You and your cousin need to get a life and stop worrying about highly optimizing the design of security systems that have almost no practical value. The reality is for most users, 99.9% of the security value of their system mostly comes from the visual appearance of the camera as a deterrent factor.
You should have the Axis security suite or find one of their partners to install it for you, then some company might take you seriously. Once you get that contract, you can specify anything you want and pay accordingly. I've done IPSec lines for some of their customers, but you could be paying $10k/year easily to maintain a few camera recordings which are totally useless in actual protection or prosecution (unless the cops get extremely lucky with an extremely dumb criminal, they won't be looking for that one person or even recognize them when they get arrested on another charge).
But for home or small business, this is laughable, your camera's won't do anything, they will barely be able to see any silhouettes especially at night (unless you buy a $1000 camera, the 100' IR LED cameras all wash out the image due to reflection within the housing, and yes, I have tried a number of them). Your city doesn't require any camera for monitoring by police. You do need a permit and so does your alarm company. Perhaps your alarm company told you that but they are just trying to up sell you their camera system. https://www.houstonburglaralar...
You can do a DIY alarm system with a cheap alarm monitoring service for ~$500 (Honeywell Vista with a few sensors and remotes) and $5-15/month for the monitoring service (wired or wireless). You could hook up ZoneMinder into your Honeywell as well with an RPi or whatever, but make sure you understand the false alarm fees your city levies. Some city codes also require you to hook up at least one wired CO and smoke detector if you do get a system so you should calculate all that in, other codes require wired CO and smoke detectors on every level during renovations.
Custom electronics and digital signage for your business: www.evcircuits.com
A bit self-serving as the CTO of the company, but we provide this kind of service to commercial national account customers all of the time. Typically an IPSec VPN tunnel is established between the client site and I-View Now, and the DVR/NVR at the end of the tunnel is monitored for online status every 5 minutes (Which also helps keeps the tunnel alive). When an alarm is triggered, in under 5 seconds, the operator at the central station is viewing both a live feed from the camera associated with the zone that went into alarm, but also a 5-second pre-alarm clip of what actually tripped the alarm. This same video clip is delivered to the end users via a link sent in an SMS message so by the time they receive the call from the alarm company, they are seeing exactly what the operator is looking at as well. i-viewnow.com
If the goal of the OP is to make sure that nobody is watching his home's video other than the security company, I'd suggest using https streaming
The OP's cousin should probably just accept the risk that some unauthorized third party could in theory be watching the video data, Concentrate on making sure a third party can't Control or Disable the camera (What is really important!), understand that risk, and mitigate it by placing the cameras where they will meet security objectives without a huge risk to privacy objectives.

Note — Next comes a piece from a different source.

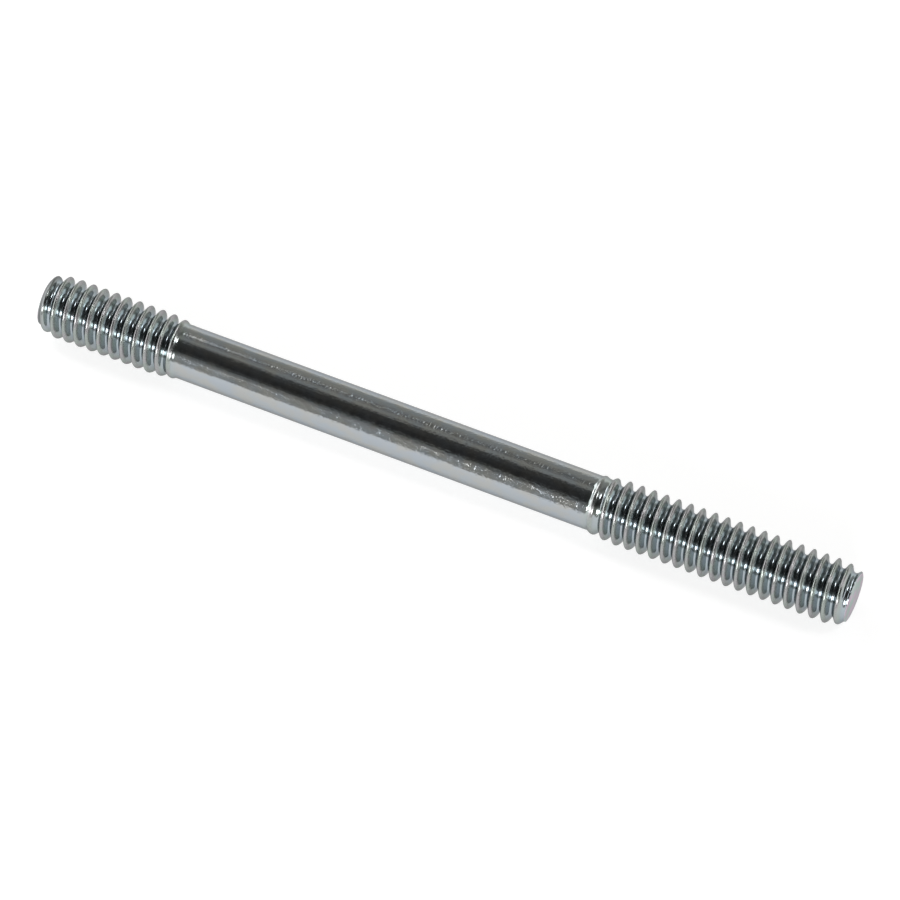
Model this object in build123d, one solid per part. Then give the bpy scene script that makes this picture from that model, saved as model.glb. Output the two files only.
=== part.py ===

Legally speaking.... the OP's cousin will have already lost any legal expectation of privacy, the second they hired an outside company and shipped camera video out of their exclusive physical control, local law enforcement/FBI/etc can compel the disclosure of such video data in the hands of a 3rd party without needing a warrant or subpoena, and even bar the monitoring company from informing that footage has been provided; it's no different than requesting transaction records from a retailer.
The reality of the situation is; security monitoring companies are totally focused on physical security, the ones likely to offer affordable services are going to be local SMBs for the most part, and they are likely to have little knowledge of IT Security topics.

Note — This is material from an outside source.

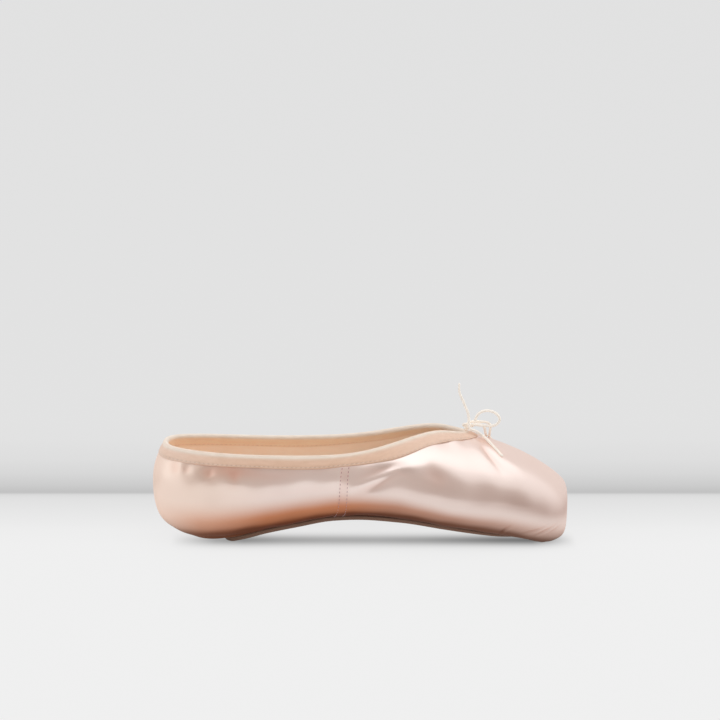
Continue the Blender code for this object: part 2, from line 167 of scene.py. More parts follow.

Unless you've found a highly exceptional security provider in the local area that promises privacy of your video footage, most companies will just not care , and might not fully understand these issues, the issue is so universally neglected, that you will need a contract requiring end-to-end encryption, AND the OP will have to pay the monitoring company enough money for them to care.
And then, unless you are paying a couple thousand a month, then it is probably a tall order to require a custom VPN solution "just to protect a home's ccTV feeds".